Combining analysis of the RHEED patterns and STM images in the post-annealing experiments, we found that the 1T′ to 2H transition temperature of 1T′-WSe2 domains directly grown on BLG is ~400 °C (Supplementary Information B), which is much lower than that of 1T′-WSe2 domains on 2H layers (~525 °C). This difference implying that the stability of 1T′ phase is also dependent on the interface between substrate. From the analysis of the domains heights that was discussed above, the interaction between WSe2 and BLG substrate is weaker than that between WSe2 layers, which may be the reason that 1T′ phase grown on BLG is less stable than that on 2H layers.

The phase transition temperature from 1T′ to 2H for monolayer WSe2 film on BLG is apparently higher than the growth temperature of a unitary 2H-WSe2 monolayer, which is at least 350 °C. This difference can be owing to the non-equilibrium growth mode in the MBE, thus the temperature for forming a stable phase is mainly determined by the energy difference between metastable 1T′ phase and stable 2H phase.
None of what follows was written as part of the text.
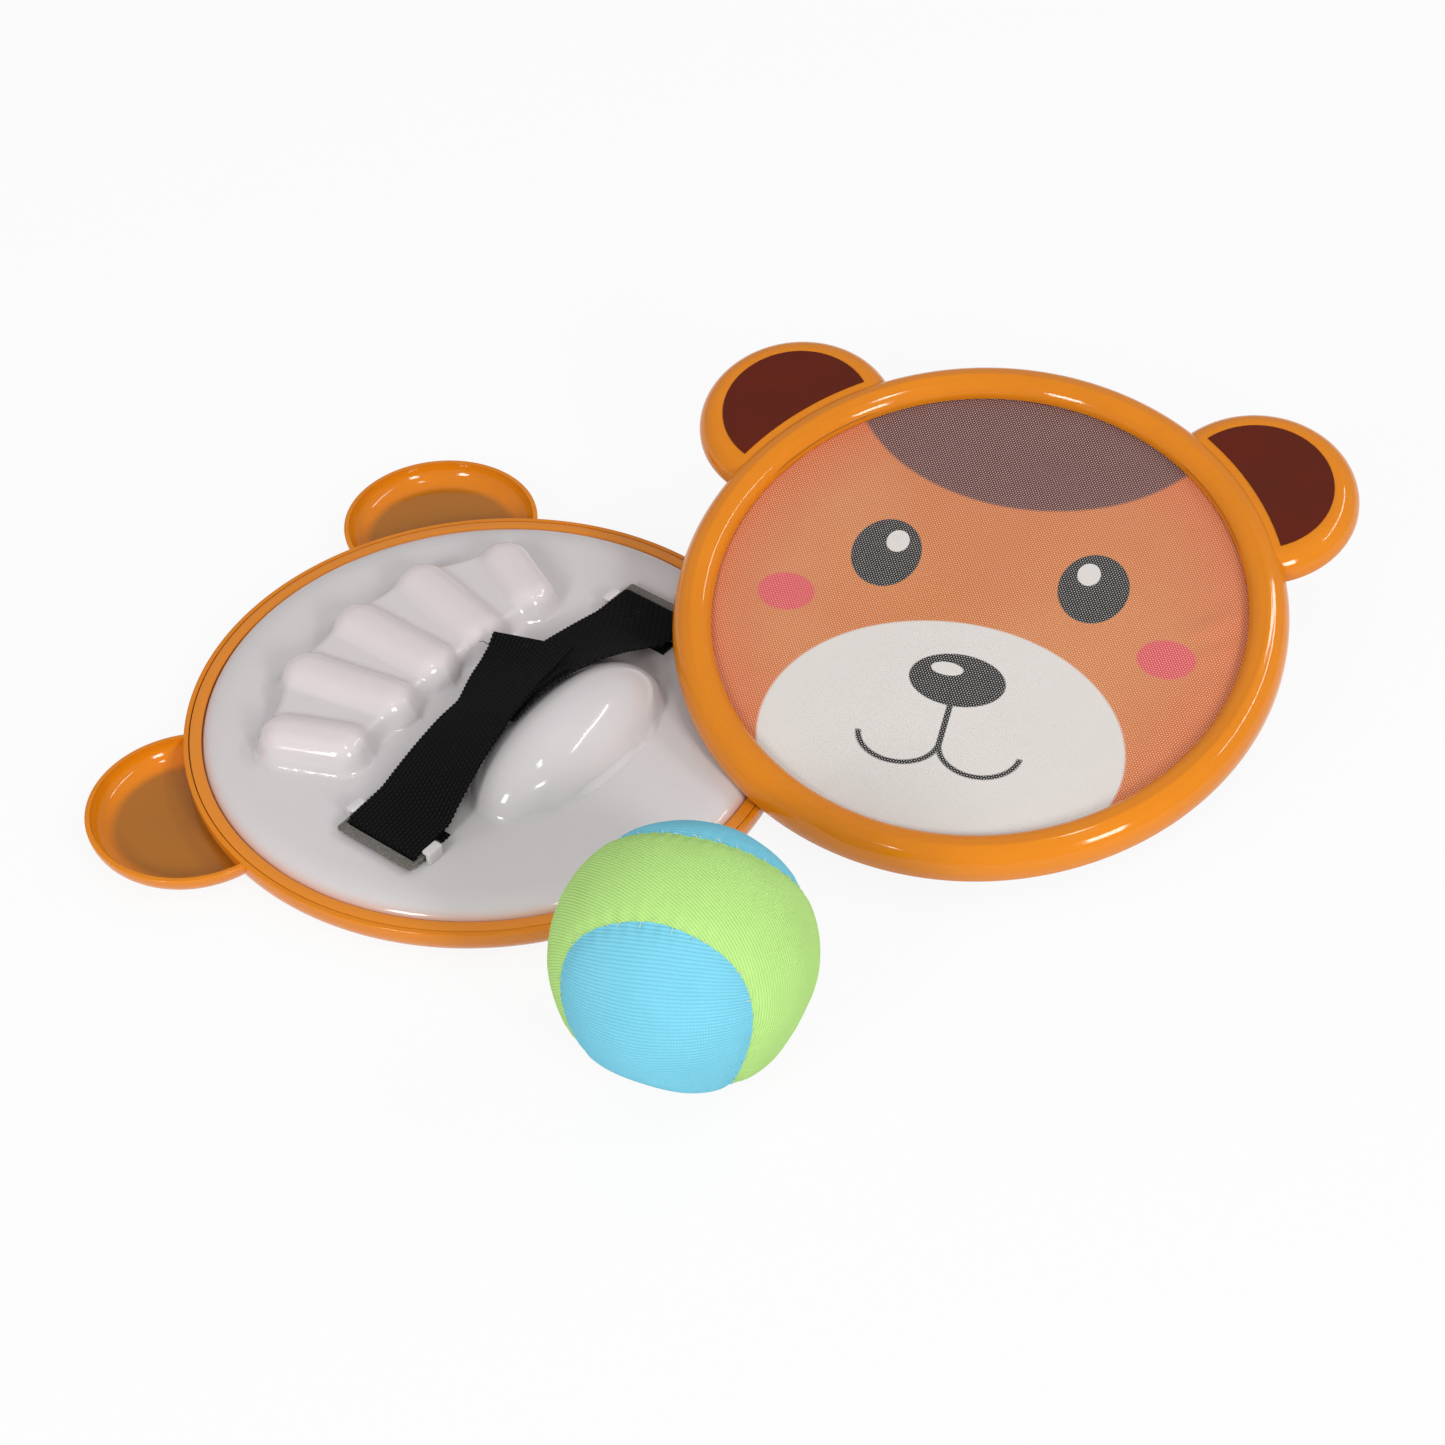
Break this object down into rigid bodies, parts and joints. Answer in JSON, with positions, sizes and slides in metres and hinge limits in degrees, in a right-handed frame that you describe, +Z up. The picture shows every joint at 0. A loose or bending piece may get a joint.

For the phase transition from a metastable 1T′ phase to a stable 2H phase, the thermal agitation energy must be higher enough for crossover the energy barrier between these two phases, which require a higher annealing temperature than that for growth of stable 2H phase.

In summary, we successfully grew metastable 1T′-monolayer WSe2 films on BLG substrate using MBE method. At higher growth temperature, we can get pure 2H-WSe2 monolayer WSe2. The 1T′ and 2H-WSe2 monolayer show distinctly different crystalline structures in STM images, and also the different characterizations in RHEED and Raman measurements. The growth of 1T′/2H phase-mixture film could be used for fabricate the lateral 2D metal-semiconductor heterojunction. And the thermo-driven phase transition from 1T′ to 2H in monolayer WSe2 open a new route for the control of structure and electronic properties in 2D materials.

Methods

The growth of the WSe2 films was performed in a combined MBE-STM ultra-high vacuum (UHV) system with base pressure of ~1.5 × 10−10 mbar. The W flux was produced from a high purity (99.95%) tungsten rod using an electron-beam heating evaporator with flux monitor function. The high purity Se (99.9995%) was evaporated from a standard Knudsen cell. Both the flux of W and Se was calibrated by depositing them on a Si(111)-7 × 7 reconstructive surface using in-situ reflection high-energy diffraction (RHEED) and STM monitoring. The temperature of the sample was measured with a Photrix pyrometer with temperature ranging from 135 °C to 2400 °C. The STM is a Pan-style one and performed at room temperature. Raman scattering measurements were performed using a home-built confocal microscope equipped with a grating spectrometer and a liquid-nitrogen-cooled charge coupled device from Princeton Instruments. Unpolarized spectra were taken with 532 nm laser excitation in the back-scattering geometry at ambient conditions, with the incident laser power limited to below 1 mW. The calculations were performed with Vienna ab-initio Simulation Package (VASP)32. The phonon spectrum and the active Raman modes of 1T′ and 2H phase were calculated by using Phonopy package with a 2x2x1 supercell33. The transition barrier between the two phases was calculated using Variable-Cell Nudged-Elastic-Band (VCNEB) method implemented in USPEX code34 combining with VASP. For preventing the contamination and oxidization of the film during the transferring, an ~20 nm Se capping layer was deposited on the surface before taking the sample out of the UHV chamber35.